::: Given information

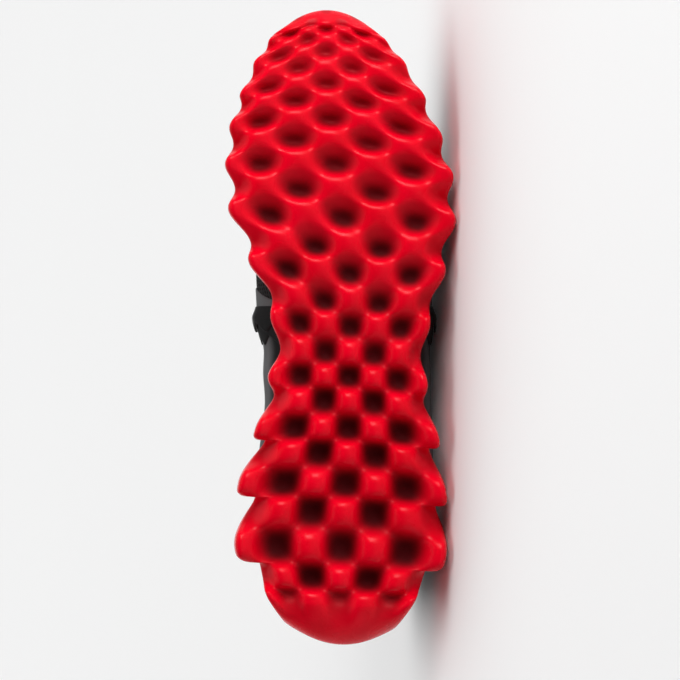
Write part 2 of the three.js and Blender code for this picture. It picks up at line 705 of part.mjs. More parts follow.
function makeTongue() {
  const shares = upperShares.filter((share) => share >= THROAT_TOP && share < TONGUE_FRONT);
  const free = ridgePoint(outerForm, THROAT_TOP).sub(ridgePoint(outerForm, shares[2])).normalize();
  const steps = [TONGUE_STEP, TONGUE_STEP / 2];
  return walledSheet(shares.length + steps.length, TONGUE_COLUMNS.length, (r, c, depth) => {
    const share = shares[Math.max(r - steps.length, 0)];
    const side = TONGUE_COLUMNS[c] < 0 ? 'inner' : 'outer';
    const taper = mix(TONGUE_TOP_SHARE, 1, smooth(THROAT_TOP, TONGUE_WIDEST, share))
      * mix(1, TONGUE_FRONT_SHARE, smooth(TONGUE_WIDEST, TONGUE_FRONT, share));
    const half = Math.abs(TONGUE_COLUMNS[c]) * taper * TONGUE_WIDTH / 2;
    const point = lastPoint(tongueForms[depth], share, side, turnAt(share, side, half));
    return r < steps.length ? point.addScaledVector(free, steps[r]) : point;
  });
}

// Lace bars: flat strips from eyestay to eyestay, pulled down onto the tongue between them
// where the throat is wide enough
const LACE_COLUMNS = [-1, -0.82, -0.6, -0.3, 0, 0.3, 0.6, 0.82, 1];
const LACE_END = 8;
const LACE_GAP = 0.8;
const LACE_DIP_SHARE = 0.4;
const LACE_DIP_WIDTHS = [10, 18];
const LACE_TOP_SHARE = 0.475;
const LACE_FRONT_SHARE = 0.685;

function makeLaceBar(number) {
  const share = mix(LACE_TOP_SHARE, LACE_FRONT_SHARE, number / (LACE_BARS - 1));
  const halfWidth = LACE_WIDTH / 2 / SOLE_LENGTH;
  const onEyestay = -OVERLAY_GAP - OVERLAY_THICKNESS - LACE_GAP;
  const onTongue = UPPER_WALL + TONGUE_GAP - 2 * FIT_GAP;
  return walledSheet(2, LACE_COLUMNS.length, (r, c, depth) => {
    const place = share + (r === 0 ? -halfWidth : halfWidth);
    const side = LACE_COLUMNS[c] < 0 ? 'inner' : 'outer';
    const section = sectionOf(outerForm, place);
    const edgeHalf = section.open * section.widths[side];
    const half = Math.abs(LACE_COLUMNS[c]) * (edgeHalf + LACE_END);
    const dip = smooth(edgeHalf, edgeHalf * LACE_DIP_SHARE, half)
      * smooth(...LACE_DIP_WIDTHS, edgeHalf);
    const low = mix(onEyestay, onTongue, dip);
    const form = lastForm(low - (depth === 0 ? LACE_THICKNESS : 0));
    return lastPoint(form, place, side, turnAt(place, side, half));
  });
}

// Rest: the shoe rolls onto its outer side until the tread's edge at the ball, the tread's
// edge at the heel and the upper all touch the floor.
function lowest(points, roll, pitch) {
  const [a, b, c] = [-Math.sin(pitch), Math.cos(pitch) * Math.sin(roll), Math.cos(pitch) * Math.cos(roll)];
  let low = Infinity;
  for (const [x, y, z] of points) low = Math.min(low, a * x + b * y + c * z);
  return low;
}

function bisect(low, high, rises) {
  let [from, to] = [low, high];
  for (let k = 0; k < 40; k += 1) {
    const middle = (from + to) / 2;
    if (rises(middle)) to = middle;
    else from = middle;
  }
  return (from + to) / 2;
}

function pointsOf(geometry) {
  const array = geometry.attributes.position.array;
  const points = [];
  for (let k = 0; k < array.length; k += 3) points.push([array[k], array[k + 1], array[k + 2]]);
  return points;
}

const MIDDLE_SHARE = 0.5;
const LEAST_ROLL = -Math.PI * 0.75;
const MOST_ROLL = -Math.PI / 2;
const MOST_PITCH = 0.15;

function restPose(outsole, others) {
  const sole = pointsOf(outsole);
  const heel = sole.filter(([x]) => x < MIDDLE_SHARE * SOLE_LENGTH);
  const ball = sole.filter(([x]) => x >= MIDDLE_SHARE * SOLE_LENGTH);
  const upper = others.flatMap(pointsOf);
  const level = (roll) => bisect(-MOST_PITCH, MOST_PITCH, (pitch) => (
    lowest(ball, roll, pitch) < lowest(heel, roll, pitch)));
  const roll = bisect(LEAST_ROLL, MOST_ROLL, (angle) => (
    lowest(upper, angle, level(angle)) > lowest(heel, angle, level(angle))));
  const pitch = level(roll);
  return { roll, pitch, floor: lowest(heel, roll, pitch) };
}

// Takes off what lies below the floor, so that the shoe rests on small flats
const CUTTER = 1000;

function flattened(geometry, matrix) {
  const box = new THREE.BoxGeometry(CUTTER, CUTTER, CUTTER);
  box.translate(0, 0, -CUTTER / 2);
  box.applyMatrix4(matrix.clone().invert());
  return fromManifold(toManifold(geometry).subtract(toManifold(box)));
}

function toManifold(geometry) {
  const bare = geometry.clone();
  bare.deleteAttribute('normal');
  bare.deleteAttribute('uv');
  const merged = mergeVertices(bare, 1e-3);
  return new wasm.Manifold(new wasm.Mesh({
    numProp: 3,
    vertProperties: new Float32Array(merged.attributes.position.array),
    triVerts: new Uint32Array(merged.index.array),
  }));
}

function fromManifold(solid) {
  const mesh = solid.getMesh();
  const geometry = new THREE.BufferGeometry();
  geometry.setAttribute('position', new THREE.Float32BufferAttribute(mesh.vertProperties, 3));
  geometry.setIndex(Array.from(mesh.triVerts));
  return geometry;
}

// Assembly
const RED_RUBBER = new THREE.MeshStandardMaterial({ color: 0xd8001e, roughness: 0.35 });
const BLACK_MESH = new THREE.MeshStandardMaterial({ color: 0x1b1b1d, roughness: 0.9 });
const GREY_LEATHER = new THREE.MeshStandardMaterial({ color: 0x3a3a3d, roughness: 0.45 });
const BLACK_LINING = new THREE.MeshStandardMaterial({ color: 0x141415, roughness: 0.95 });
const LACE_WEAVE = new THREE.MeshStandardMaterial({ color: 0x101011, roughness: 0.85 });

const pieces = [
  { name: 'outsole', geometry: makeOutsole(), material: RED_RUBBER },
  { name: 'insole', geometry: makeInsole(), material: BLACK_LINING },
  { name: 'upper', geometry: makeUpper(), material: BLACK_MESH },
  { name: 'tongue', geometry: makeTongue(), material: BLACK_MESH },
  { name: 'eyestay_inner', geometry: makeEyestay('inner'), material: GREY_LEATHER },
  { name: 'eyestay_outer', geometry: makeEyestay('outer'), material: GREY_LEATHER },
  { name: 'overlay_inner', geometry: makeSideOverlay('inner'), material: GREY_LEATHER },
  { name: 'overlay_outer', geometry: makeSideOverlay('outer'), material: GREY_LEATHER },
  { name: 'heel_counter', geometry: makeHeelCounter(), material: GREY_LEATHER },
];
for (let number = 0; number < LACE_BARS; number += 1) {
  pieces.push({ name: `lace_bar_${number + 1}`, geometry: makeLaceBar(number), material: LACE_WEAVE });
}

const pose = restPose(pieces[0].geometry, pieces.slice(1).map((piece) => piece.geometry));
const shoe = new THREE.Group();
shoe.rotation.set(pose.roll, pose.pitch, 0, 'YXZ');
shoe.position.z = -pose.floor - FLOOR_FLAT;
shoe.updateMatrixWorld(true);
for (const { name, geometry, material } of pieces) {
  const mesh = new THREE.Mesh(flattened(geometry, shoe.matrixWorld), material);
  mesh.name = name;
  shoe.add(mesh);
}

const bounds = new THREE.Box3().setFromObject(shoe, true);
const sneaker = new THREE.Group();
sneaker.position.set(-(bounds.min.x + bounds.max.x) / 2, -(bounds.min.y + bounds.max.y) / 2, 0);
sneaker.add(shoe);

export default sneaker;
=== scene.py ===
# Left low-cut sneaker with a sculpted red rubber sole, lying on its outer side.
# The pieces are worked out standing, in millimetres: x runs from the heel to the toe, y to
# the outer side, z up from the tread plane. A matrix taken from a mount of the frame then
# puts each point where the shoe lies, in metres.

import json
import math

import bpy
import numpy as np
from mathutils import Matrix, Vector


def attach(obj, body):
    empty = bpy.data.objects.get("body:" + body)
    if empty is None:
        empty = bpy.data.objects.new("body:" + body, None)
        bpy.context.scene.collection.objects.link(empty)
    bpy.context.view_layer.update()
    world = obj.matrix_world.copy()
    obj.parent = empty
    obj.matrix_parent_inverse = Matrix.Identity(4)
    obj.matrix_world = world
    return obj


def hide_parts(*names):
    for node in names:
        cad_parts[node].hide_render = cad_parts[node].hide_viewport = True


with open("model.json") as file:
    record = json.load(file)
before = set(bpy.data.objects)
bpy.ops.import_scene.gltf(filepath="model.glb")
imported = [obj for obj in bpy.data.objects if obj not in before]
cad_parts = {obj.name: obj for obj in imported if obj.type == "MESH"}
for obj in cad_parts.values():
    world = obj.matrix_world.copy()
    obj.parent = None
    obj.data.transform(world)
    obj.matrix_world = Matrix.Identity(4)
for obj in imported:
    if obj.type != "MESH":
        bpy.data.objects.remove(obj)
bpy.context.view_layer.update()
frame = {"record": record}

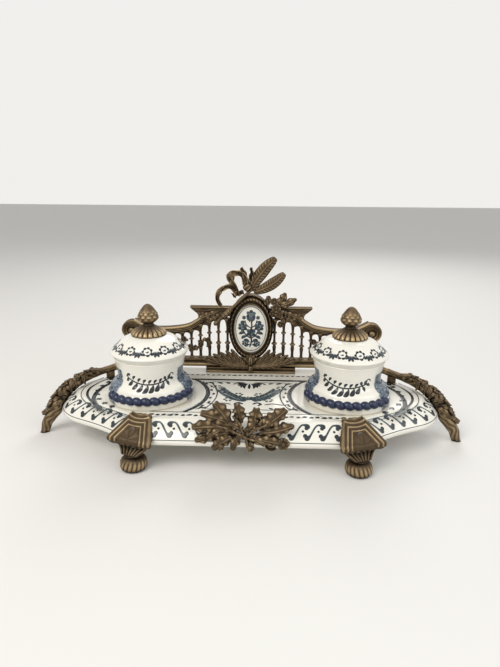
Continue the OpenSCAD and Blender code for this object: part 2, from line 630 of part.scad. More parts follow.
module arm(s) {
  color(bronze) mirror([s < 0 ? 1 : 0, 0, 0]) difference() {
    union() {
      above_table() branch();
      arm_screw_place(1) cylinder(r = arm_boss_r, h = arm_grip - 2);
    }
    tray_form();
    translate([rail_x - 20, gallery_y - 10, top_z]) cube([20, 20, 20]);
    arm_screw_place(1) translate([0, 0, -1]) cylinder(r = screw_r + hole_gap, h = arm_grip + 1);
  }
}
arm_grip = 8;
arm_boss_r = screw_r + 1.8;
module arm_screw_place(s) {
  p = arm_path[10];
  translate([s * p[0], p[1], top_z]) children();
}
module arm_screws() {
  low = -plate_t - 2.6;
  color(iron) for (s = [-1, 1]) arm_screw_place(s) {
    translate([0, 0, low]) cylinder(r = screw_r, h = arm_grip - 0.3 - low);
    translate([0, 0, low]) cylinder(r = 4.2, h = 2.6);
  }
}
// Leaves and berries wrapped round the middle of an arm
module arm_foliage(s) {
  color(bronze) mirror([s < 0 ? 1 : 0, 0, 0]) difference() {
    above_table() union() {
      for (k = [0 : 8]) let (i = 12 + k * 2, a = [40, 140, 85, 20, 160, 95, 50, 130, 90][k])
        foliage_place(i, a) leaf_blade(11.5, 4.6, arm_girth[i]);
      for (k = [0 : 6]) let (i = 13 + k * 2, a = [100, 60, 125, 75, 110, 55, 90][k])
        foliage_place(i, a) translate([0, 0, arm_girth[i] + 0.6]) sphere(r = 2.3, $fn = 14);
    }
    branch();
    tray_form();
  }
}
module foliage_place(i, a) {
  t = heading(arm_path, i);
  translate(arm_path[i]) rotate([0, 0, atan2(t[1], t[0])]) rotate([0, -asin(t[2]), 0])
    rotate([a - 90, 0, 0]) children();
}
// A curved leaf that starts on the branch and lifts off it
module leaf_blade(length, w, lift) {
  p = spline([[-length / 2, lift - 0.8], [-length / 6, lift + 1], [length / 4, lift + 1.9],
    [length / 2, lift + 0.4]], 3);
  n = len(p) - 1;
  skin([for (i = [0 : n]) let (h = max(0.5, w * pow(sin(180 * (i + 0.35) / (n + 0.7)), 0.8)))
    [[p[i][0], -h, p[i][1] - h * 0.45 - 0.7], [p[i][0], 0, p[i][1] - 1.3],
     [p[i][0], h, p[i][1] - h * 0.45 - 0.7], [p[i][0], h * 0.9, p[i][1] - h * 0.3 + 0.3],
     [p[i][0], 0, p[i][1] + 0.7], [p[i][0], -h * 0.9, p[i][1] - h * 0.3 + 0.3]]]);
}

// Foot brackets, seated on the tray's rounded corners
module corner_place(s, f) {
  mirror([s < 0 ? 1 : 0, 0, 0]) mirror([0, f > 0 ? 1 : 0, 0]) translate([corner_x, -corner_y, 0])
    rotate(bracket_turn) children();
}
bracket_z = band_z + 0.5;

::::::

> _Exercise prompt_
Quote exactly the lines running from the line with "const bounds = new" through the line with "if empty is", both ends included, and nothing more.

> _Task result_
const bounds = new THREE.Box3().setFromObject(shoe, true);
const sneaker = new THREE.Group();
sneaker.position.set(-(bounds.min.x + bounds.max.x) / 2, -(bounds.min.y + bounds.max.y) / 2, 0);
sneaker.add(shoe);

export default sneaker;
=== scene.py ===
# Left low-cut sneaker with a sculpted red rubber sole, lying on its outer side.
# The pieces are worked out standing, in millimetres: x runs from the heel to the toe, y to
# the outer side, z up from the tread plane. A matrix taken from a mount of the frame then
# puts each point where the shoe lies, in metres.

import json
import math

import bpy
import numpy as np
from mathutils import Matrix, Vector


def attach(obj, body):
    empty = bpy.data.objects.get("body:" + body)
    if empty is None:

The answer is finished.